Fate of Perth City Hall will not be decided this year
- Published
A decision on the future of demolition-threatened Perth City Hall will not be made until February 2016.
Councillors are to meet next week to consider bids to turn the hall into a food market or a hotel, with council officials backing the food hall plan.
However a number of pre-conditions would need to be met before a draft lease could be agreed, at the authority's February meeting.
The B-listed Edwardian building has sat empty since it closed 10 years ago.
Councillors deferred a decision on which development bid to back, if any, in July, calling for further reports from Historic Scotland and other agencies and further information from the applicants.
At that stage, council officials had backed the view of independent property specialists Jones Laing LaSalle that the Perth Market Place Ltd proposal should be preferred to the hotel bid from the Seventy Group.

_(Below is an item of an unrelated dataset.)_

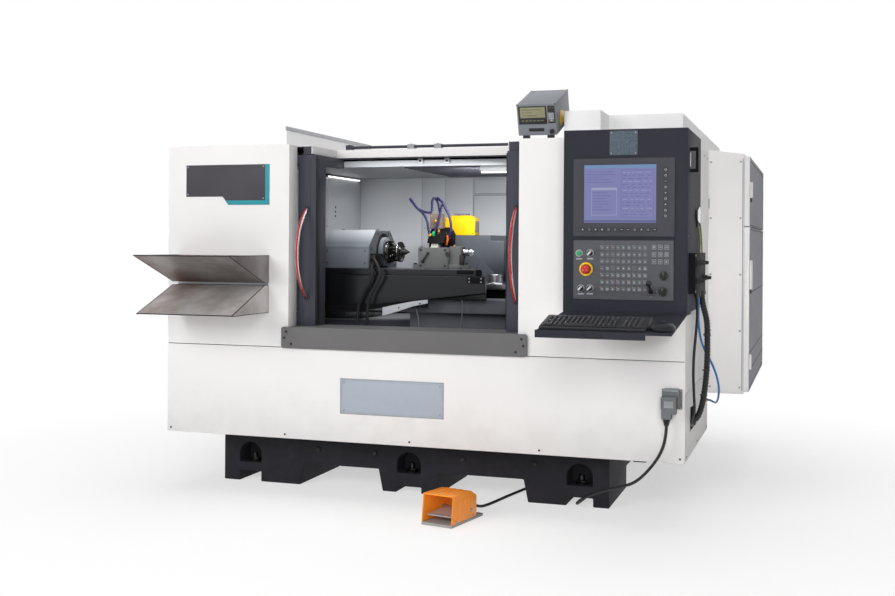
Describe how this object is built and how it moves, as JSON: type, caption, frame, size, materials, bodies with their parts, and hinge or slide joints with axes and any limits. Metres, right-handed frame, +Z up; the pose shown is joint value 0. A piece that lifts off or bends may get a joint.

A report to councillors ahead of Wednesday's full council meeting noted that "there has been a change in circumstances which significantly impacts upon the Seventy Group's bid", meaning no further information could be provided.
Planning and development head David Littlejohn has asked councillors to give the marketplace proposal "preferred bidder status" to allow detailed negotiations to take place.
Should this happen, a draft lease could potentially be considered by the council in February 2016, although this would also have to be signed off by the Perth Common Good Fund Committee.
The Edwardian building, which dates back to 1911, was closed 10 years ago after a modern new concert hall was opened in the city.
Decisions over its future have been drawn out over a decade since then, with councillors at one point approving plans to have it demolished, which were subsequently blocked by Historic Scotland opposition.
The development management committee then backed the Seventy Group plans to convert it into a luxury hotel, before councillors agreed to publicly market a 125-year lease on the building to find an alternative to demolition.
Five bids were submitted in January, which where whittled down to two by July when councillors deferred the decision.
Should neither bid ultimately win approval, demolition could still be an option, although Historic Scotland chief executive Ian Walford warned he would be minded to object to such a move.
Mr Littlejohn also noted in his report that Historic Scotland had underlined that "the process cannot be allowed to perpetuate", and that a decision will have to be made.